Experimental Investigations of Thermophysical Properties and Convective Heat Transfer of Al2O3 and CuO Nanofluids in a Copper Tube: Proposing New Correlations

Abstract

The performance of the Alumina/water and copper oxide/water nanofluids in a heat exchanger is experimentally investigated for particle weight concentrations ranging from 0.02 wt% to 0.5 wt%. The alumina/water and copper oxide/water nanofluids were prepared using two-step methods in an aqueous solution with 0.01 wt% CTAB (Cetyl Trimethyl Ammonium Bromide) as a surfactant at different concentrations and were characterized using HRTEM (High-Resolution Transmission Electron Microscopy) technique. Laminar forced convective heat transfer analysis using alumina and copper oxide nanoparticles suspended in water in a circular horizontal tube under constant heat flux boundary conditions was performed. The effect of various flow conditions and weight concentrations in the local heat transfer coefficient and pressure drop of both the nanofluids were investigated. Reynolds number varied from 1275 to 2200. Results show that 12.7 & 14.5 % thermal performance enhancement was observed with 0.5 wt% of Al2O3 and CuO nanofluids.

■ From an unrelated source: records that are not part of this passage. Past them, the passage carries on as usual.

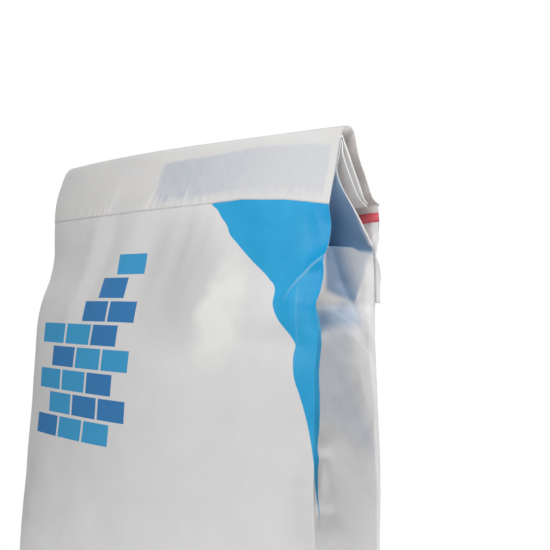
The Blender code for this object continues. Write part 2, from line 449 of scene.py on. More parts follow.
# each soft fold's width and then its line, in millimetres
SLACK_FOLDS = (
    (12, (70, -105, 1), (90, -111, 2.4), (126, -121, 2.8), (153, -129, 2.4), (191, -139, 1.3),
     (230, -146, 0)),
    (12, (70, -74, -1), (90, -80, -2.2), (127, -92, -2.2), (153, -102, -1.6), (191, -112, -0.8),
     (230, -119, 0)),
    (13, (70, -37, 1.1), (90, -45, 2.1), (128, -61, 1.8), (155, -74, 0.8), (190, -87, 0)),
    (12, (75, -4, -0.7), (95, -10, -1.4), (128, -22, -1.3), (155, -32, -0.6), (185, -40, 0)),
    (10, (75, 22, 0.6), (95, 16, 1.2), (130, 5, 1.3), (159, -3, 0.9), (205, -14, 0)),
    (9, (75, 38, -0.4), (95, 34, -0.9), (138, 22, -0.9), (175, 12, 0)),
    (9, (80, 52, 0.4), (100, 46, 0.9), (140, 36, 0.8), (180, 24, 0)),
    (9, (80, 62, -0.4), (108, 55, -0.9), (150, 38, -0.7), (190, 24, 0)),
    (10, (80, 74, 0.5), (110, 64, 1), (150, 47, 1.1), (200, 26, 0)),
)


def front_relief(x, z):
    """How far the front panel stands forward of the plain loft."""
    drop = HEIGHT - z
    out = np.zeros(z.shape)
    for line, left, right, power in FRONT_CREASES:
        out = out + crease(line, z, x, left, right, power)
    belly = soft_step(*BELLY_STARTS, drop) * (1 - BELLY_EASED * soft_step(*BELLY_EASES, drop))
    belly = belly * (1 - soft_step(*BELLY_ENDS, drop))
    out = out + BELLY * belly * soft_step(*BELLY_LEFT, x) * (1 - soft_step(*BELLY_RIGHT, x))
    for width, *rows in SLACK_FOLDS:
        out = out + soft_fold(lines(*rows), z, x, width / 1000)
    return out


print("front panel:", len(FRONT_CREASES) + len(SLACK_FOLDS), "creases and folds")

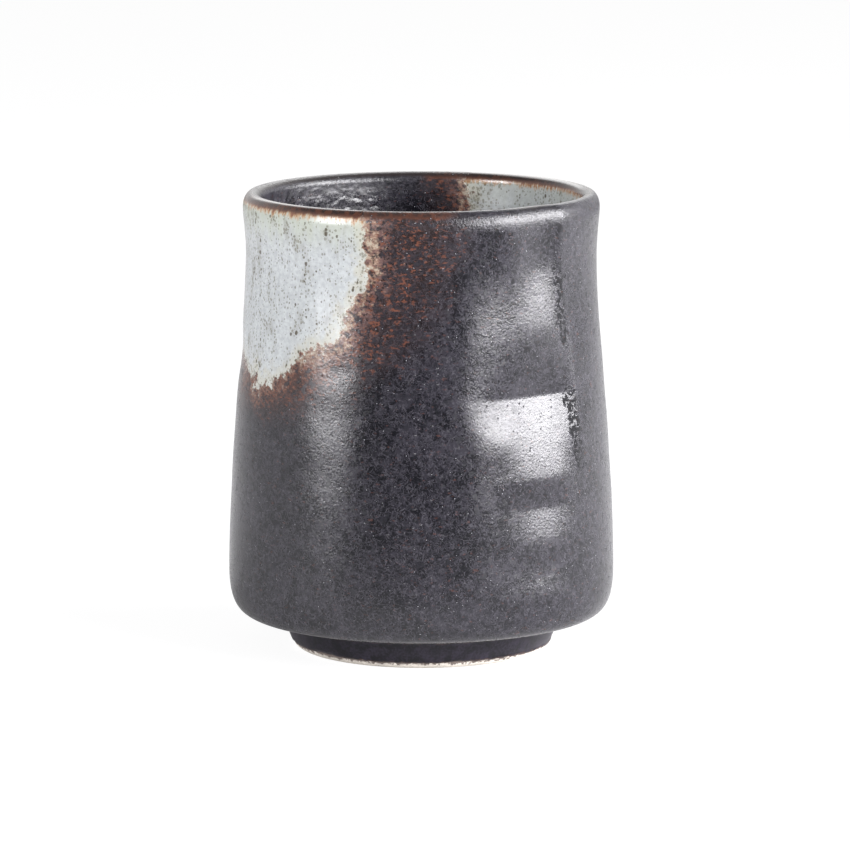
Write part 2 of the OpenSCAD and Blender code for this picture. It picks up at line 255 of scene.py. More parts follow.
class StageLooks(bpy.types.PropertyGroup):
    """Camera distance and lights of the studio."""
    distance: length("Camera distance", "From the camera to the cup's axis", 1058)
    look_z: length("Look height", "Height that the camera looks at", 46.09)
    pitch: turn("Camera pitch", "How far the camera looks down", 9.492)
    key_angle: turn("Key angle", "Turn of the right light from the front", 68)
    key_low: length("Key height", "Height of the right light's lower edge", 108)
    key_power: power("Key light", "Power of the right light", 56.0)
    fill_angle: turn("Fill angle", "Turn of the left light from the front", -58)
    fill_low: length("Fill height", "Height of the left light's lower edge", 72)
    fill_power: power("Fill light", "Power of the left light", 14.0)
    ambient: FloatProperty(name="Ambient", description="Strength of the room's even light", default=0.3)
    floor_grey: FloatProperty(name="Floor", description="Tone of the floor", default=0.8,
                              min=0.0, max=1.0)


def eased(start, end, start_slope, end_slope, span, t):
    """A cubic from start to end over span, with the given slope at each end, at share t."""
    return ((2 * t**3 - 3 * t**2 + 1) * start + (3 * t**2 - 2 * t**3) * end
            + (t**3 - 2 * t**2 + t) * span * start_slope + (t**3 - t**2) * span * end_slope)


def smooth(t):
    """Zero below 0, one above 1, and an even S between."""
    t = np.clip(t, 0, 1)
    return t * t * (3 - 2 * t)


def wall_radius(cup, z):
    """Radius of the glazed wall at height z: three cubics join belly, middle, neck and lip."""
    neck_r = BELLY_R - cup.neck_in
    knots = [(cup.belly_z, BELLY_R, 0), (cup.middle_z, BELLY_R - cup.middle_in, -np.tan(cup.middle_lean)),
             (cup.neck_z, neck_r, 0), (CUP_H - cup.wall_t / 2, neck_r + cup.lip_out, 0)]
    low, mid, top = (eased(r0, r1, slope0, slope1, z1 - z0, (z - z0) / (z1 - z0))
                     for (z0, r0, slope0), (z1, r1, slope1) in zip(knots, knots[1:]))
    return np.select([z < knot_z for knot_z, _, _ in knots[:3]], [BELLY_R + 0 * z, low, mid], top)


def shoulder_turn(cup, z):
    """How far the lip's outer rounding, a quarter of an ellipse, turns in at height z."""
    rise = np.clip((z - CUP_H + cup.shoulder) / cup.shoulder, 0, 1)
    return cup.wall_t / 2 * (1 - np.sqrt(1 - rise**2))


def fallen(away, unit, before, before_fall, after, after_fall):
    """One at no distance, falling to zero at the reach before it and at the reach after it,
    both in the given unit: (1 - t)^power * (1 + slope * t), with t the share of the reach."""
    t = np.clip(np.abs(away / (np.where(away < 0, before, after) * unit)), 0, 1)
    power, slope = (np.where(away < 0, *pair) for pair in zip(before_fall, after_fall))
    return (1 - t)**power * (1 + slope * t)


def pressed(cup, a, z):
    """How far the fingers moved the wall at angle a and height z: a sum of hollows, each the
    product of a fall round the cup and a fall up it."""
    total = 0
    for place, height, *reaches, depth in MARKS:
        away = (a - 2 * pi * place + pi) % (2 * pi) - pi
        above = z - cup.belly_z - (cup.neck_z - cup.belly_z) * height
        beside = fallen(away, cup.mark_spread, *reaches[:4])
        total = total - depth * beside * fallen(above, cup.mark_h, *reaches[4:])
    return cup.mark_depth * total


def rippled(cup, a, z):
    """Slow unevenness of a thrown wall: sine waves of whole numbers round the cup that also
    climb it, strongest where they lie level, as a thrower's rings do."""
    draw = np.random.default_rng(7)
    total = 0
    for _ in range(26):
        waves = draw.integers(0, 9)
        rise = draw.uniform(-1, 1) * 2 * pi / (draw.uniform(11, 34) * MM)
        share = draw.uniform(0.3, 1) / (1 + 0.25 * waves)
        total = total + share * np.sin(waves * a + rise * z + draw.uniform(0, 2 * pi))
    window = smooth((z - 9 * MM) / (8 * MM)) * smooth((CUP_H - 3 * MM - z) / (5 * MM))
    return cup.ripple * 0.5 * total * window


def profile(r, z):
    """Points of a section, from radii and heights."""
    return np.stack(np.broadcast_arrays(r, z), 1)


def ring_angles(count):
    """Even turns round the axis, as one row."""
    return np.linspace(0, 2 * pi, count, endpoint=False)[None, :]


def turned(r, z, a):
    """Points at radius r and height z, turned round the axis by angle a from the front."""
    return np.stack(np.broadcast_arrays(r * np.sin(a), -r * np.cos(a), z), 2)


def section(cup):
    """The glazed section from the foot up the outside, over the lip, down the inside and in
    across the floor: a line, a Bezier curve, the wall's cubics, a quarter of an ellipse and of
    a circle, the wall again moved in by its thickness, a quarter circle and a line. Returns
    radii, heights and the row at which each stretch starts."""
    half = cup.wall_t / 2
    lip_z = CUP_H - half
    lip_r = BELLY_R - cup.neck_in + cup.lip_out
    floor_z = FLOOR_CLAY_Z + cup.glaze_t
    rise = np.array([1, np.tan(cup.underside_rise)])
    seam = np.array([FOOT_TOP_R, SEAT_Z - cup.glaze_t])
    under = seam + cup.underside_w * rise
    belly = np.array([BELLY_R, cup.belly_z])
    pull = UNDERSIDE_PULL * (BELLY_R - under[0]) * rise
    drop = np.array([0, BELLY_PULL * (cup.belly_z - under[1])])

    t = np.linspace(0, 1, UNDER_ROWS, endpoint=False)[:, None]
    underside = seam * (1 - t) + under * t
    t = np.linspace(0, 1, BELLY_ROWS, endpoint=False)[:, None]
    curve = ((1 - t)**3 * under + 3 * (1 - t)**2 * t * (under + pull)
             + 3 * (1 - t) * t**2 * (belly - drop) + t**3 * belly)
    z = np.linspace(cup.belly_z, lip_z, WALL_ROWS, endpoint=False)
    wall = profile(wall_radius(cup, z) - shoulder_turn(cup, z), z)
    t = np.linspace(np.arcsin(1 - half / cup.shoulder), pi / 2, LIP_OUT_ROWS, endpoint=False)
    lip_out = profile(lip_r - half + half * np.cos(t), CUP_H - cup.shoulder * (1 - np.sin(t)))
    t = np.linspace(pi / 2, pi, LIP_IN_ROWS, endpoint=False)
    lip_in = profile(lip_r - half + half * np.cos(t), lip_z + half * np.sin(t))
    corner_z = floor_z + cup.floor_round
    z = np.linspace(lip_z, corner_z, INNER_ROWS, endpoint=False)
    inner = profile(wall_radius(cup, z) - cup.wall_t, z)
    corner_r = wall_radius(cup, np.array(corner_z)) - cup.wall_t - cup.floor_round
    t = np.linspace(0, pi / 2, CORNER_ROWS, endpoint=False)
    corner = profile(corner_r + cup.floor_round * np.cos(t), corner_z - cup.floor_round * np.sin(t))
    floor = profile(np.linspace(corner_r, 0, FLOOR_ROWS), floor_z)
    parts = [underside, curve, wall, np.concatenate([lip_out, lip_in]), inner, corner, floor]
    rows = np.concatenate(parts)
    return rows[:, 0], rows[:, 1], np.cumsum([0] + [len(part) for part in parts])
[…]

Maximum, 50.62 % enhancement was observed in the average heat transfer coefficient by Al2O3 nanofluids, whereas 52.74 % was observed using CuO nanofluids using 0.5 wt% concentrations of the nanofluids and at Reynolds number of 2200. Correlations were proposed for thermal conductivity, viscosity, and Nusselt number for both the nanofluids with the maximum and minimum deviations of ±9 % and ±10 %, respectively.